Two European countries reduced their CO2 emissions between 1995 and 2005: Germany (-14%) by modernizing inefficient Communist factories, and Denmark (-10%) by selling wind energy and buying reliable power from the European Grid. Emissions rose in France (13%), U.S. (19%), Japan (22%), Canada (35%), Australia (55%), Ireland (71%), Israel (90%), India (103%), and China (138%). They fell in some troubled, impoverished spots, such as Zimbabwe (-22%), Somalia (-23%), North Korea (-40%), and Afghanistan (-85%) (Energy Inform¬ation Agency, cited in Energy Advocate, January 2008).

 

Orders of Magnitude

Christopher Monckton, co-recipient of the Nobel Peace Prize for his contributions to the United Nations IPCC 2007 report (such as correcting tables), points out a 100-fold exaggeration of contributions of Greenland and West Antarctic ice sheets to sea level rise (if they melt), and a 20-fold exaggeration of radiative forcing by CO2. In 1,600 pages there is no mention of the Stefan-Boltzmann equation, without which radiant energy effect on temperature cannot be calculated.
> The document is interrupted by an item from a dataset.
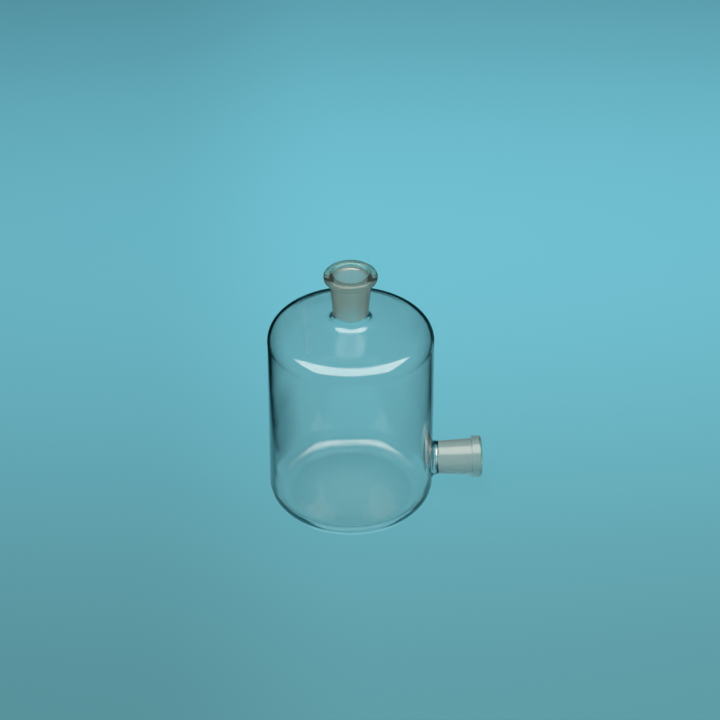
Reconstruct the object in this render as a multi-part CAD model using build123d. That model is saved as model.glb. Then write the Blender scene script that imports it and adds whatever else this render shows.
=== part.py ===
"""A glass aspirator flask: a flat-bottomed cylindrical bottle of about two and a half litres, with a
ground socket for a tapered stopper on its neck and a second ground socket low on its side.

Three glass pieces are made apart and then welded in the flame: the blown body, the neck socket and
the side socket. Each is one closed solid here. The body's wall is drawn out into a short collar at
each opening, and each socket stands on the flat end of its collar, so the pieces meet face to face.

Millimetres, +Z up. The origin is the middle of the base, in the plane that the flask stands on, and
the side socket points along +X.
"""

from build123d import *
from math import sqrt
import os

# ---- Blown body ----
body_diameter = 144.6
body_height = 182.3  # from the base plane to the top of the crown, taken through to the axis
wall = 2.6
base_thickness = 3.0
heel_radius = 12.0  # outside, where the wall turns into the base
shoulder_radius = 15.0  # outside, where the wall turns into the crown
crown_radius = 286.0  # the crown is a shallow dome, part of a sphere
punt_rise = 2.4  # how far the middle of the base is pushed up
foot_width = 6.0  # flat ring that the flask stands on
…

It imposes a strict, very low limit on greenhouse-gas-induced temperature rise (Jakarta Post 12/5/07).

 

A Second Opinion

For an extensive deconstruction of the 2007 report of the UN-Intergov¬ern¬mental Panel on Climate Change (IPCC)¬, see the report of the Non-governmental International Panel on Climate Change (NIPCC) assembled by S. Fred Singer. This was released at the NYC conference and is available at www.heartland.org or www.sepp.org.

 

An Audacious Hope

While warning of a Middle East war involving a nuclear power–Pakistan, which would jeopardize two-thirds of the world's oil supply, Richard Maybury holds out hope that cold winds of reality might awaken enough Americans who still have freedom to act. Watching their children freeze in the dark, they will in desperation re-discover the real black gold under their feet. They will throw off the chains forged by bogus environmentalist religion; ecofascists had best not try to impede the stampede to coal (EWR, March 2008).